One important of Python and Perl is that most systems have them pre-installed anyway, usually because some included system administration require them. If I write a script with #!/usr/bin/python as the interpreter, I can be fairly certain that it work (though it got worse since Python 3).
I do agree that Haskell provides much nicer and safer abstractions. From a high-level, conduit is like UNIX pipes, but with typing.
>If I write a script with #!/usr/bin/python as the interpreter, I can be fairly certain that it work
No you can't. Only some (poorly though out) linux distros do that. Sane linux distros (back when those existed) and every other unix-like system in existence won't have a /usr/bin/python. This is why /usr/bin/env exists and is a posix standard.
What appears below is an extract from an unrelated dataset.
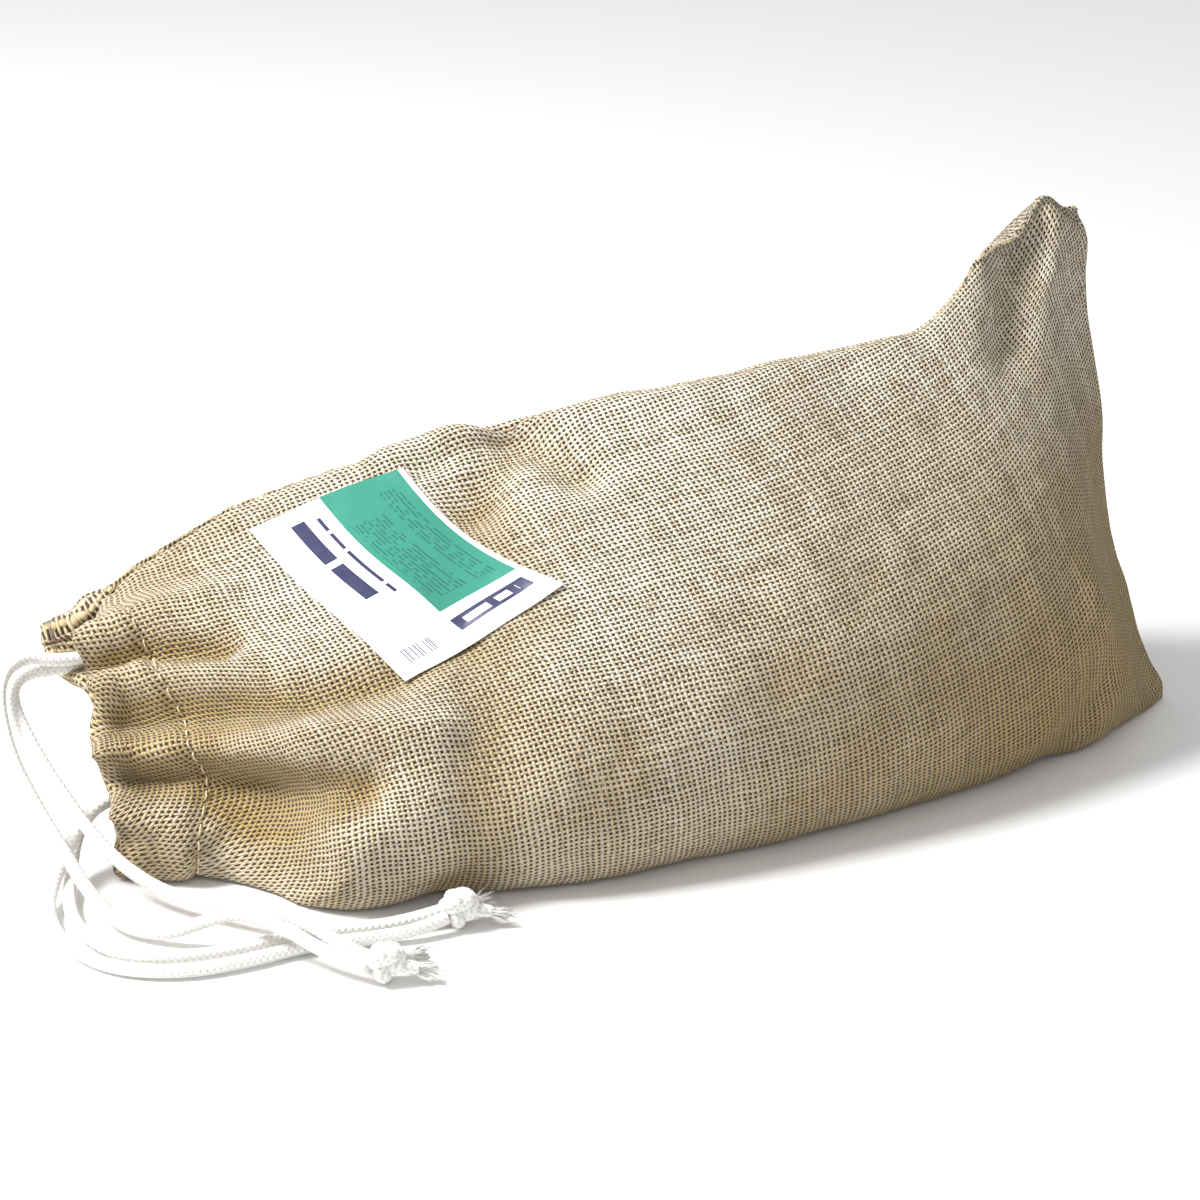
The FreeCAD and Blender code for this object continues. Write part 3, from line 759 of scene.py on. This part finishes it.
def merge(name, objects, body):
    """Several meshes joined into one piece."""
    bm = bmesh.new()
    for obj in objects:
        bm.from_mesh(obj.data)
    mesh = bpy.data.meshes.new(name)
    bm.to_mesh(mesh)
    bm.free()
    for material in objects[0].data.materials:
        mesh.materials.append(material)
    for obj in objects:
        bpy.data.objects.remove(obj)
    merged = bpy.data.objects.new(name, mesh)
    bpy.context.collection.objects.link(merged)
    mesh.polygons.foreach_set("use_smooth", [True] * len(mesh.polygons))
    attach(merged, body)
    return merged


def knot(name, centre, body, heading, seed):
    """A tight overhand knot of both ends, with two frayed tails."""
    rng = random.Random(seed)
    parts = []
    loop, _ = tube(name + "_loop", trefoil(centre, 1.75, 2.3, heading), 2.55, COTTON, body, braid=0.18)
    parts.append(loop)
    second, _ = tube(name + "_loop_2", trefoil(np.array(centre) + (0.6, 0.4, 0.5), 1.35, 3.3, heading + 1.1),
                     2.3, COTTON, body, braid=0.18)
    parts.append(second)
    for spread in (-25, 20):
        angle = heading + math.radians(spread)
        way = np.array((math.cos(angle), math.sin(angle), -0.22))
        start = np.array(centre) + way * 4.0
        stub, _ = tube(name + "_tail", [start, start + way * 4, start + way * 8], [2.3, 2.6, 2.1], COTTON, body,
                       braid=0.15)
        parts.append(stub)
        for _ in range(26):
            fan = np.array([rng.uniform(-1, 1) for _ in range(3)])
            root = start + way * 7 + fan * 1.3
            tip = root + way * rng.uniform(4.5, 7.5) + fan * rng.uniform(0.8, 2.4)
            middle = (root + tip) / 2 + np.array([rng.uniform(-0.7, 0.7) for _ in range(3)])
            root[2], middle[2], tip[2] = (max(v, 0.8) for v in (root[2], middle[2], tip[2]))
            strand, _ = tube(name + "_strand", [root, middle, tip], [0.5, 0.45, 0.2], COTTON, body, step=1.2,
                             around=6)
            parts.append(strand)
    return merge(name, parts, body)


for cord, heading, seed in (("a", math.radians(-5), 5), ("b", math.radians(5), 9)):
    body = "cord_" + cord
    knot_name = body + "_knot"
    knot_piece = knot("knot_" + cord, KNOTS[knot_name], body, heading, seed)
    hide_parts(knot_name)
    for number in ("1", "2"):
        node = "%s_end_%s" % (body, number)
        line = spline_points(ROUTES[node])
        piece, path = tube("drawcord_%s_end_%s" % (cord, number), line, CORD / 2, COTTON, body, braid=0.16)
        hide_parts(node)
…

Which is fine, because that is merely a small part of the point. Using better languages is "normal", and we already have a 20 year history of doing it with Perl, and a nearly twenty year history of doing it with Python, the larger point being, "anyone writing these scripts knows how the hash bang works". In my mind, adding to the complexity of a system by requiring Haskell and this library is counterproductive when the goal us to improve maintenance efficiency.
That makes absolutely no sense. You are complaining that a haskell library, written for people who use haskell, requires haskell. Python code requires python, perl code requires perl, ruby code requires ruby. So?
I do agree that Haskell provides much nicer and safer abstractions. From a high-level, conduit is like UNIX pipes, but with typing.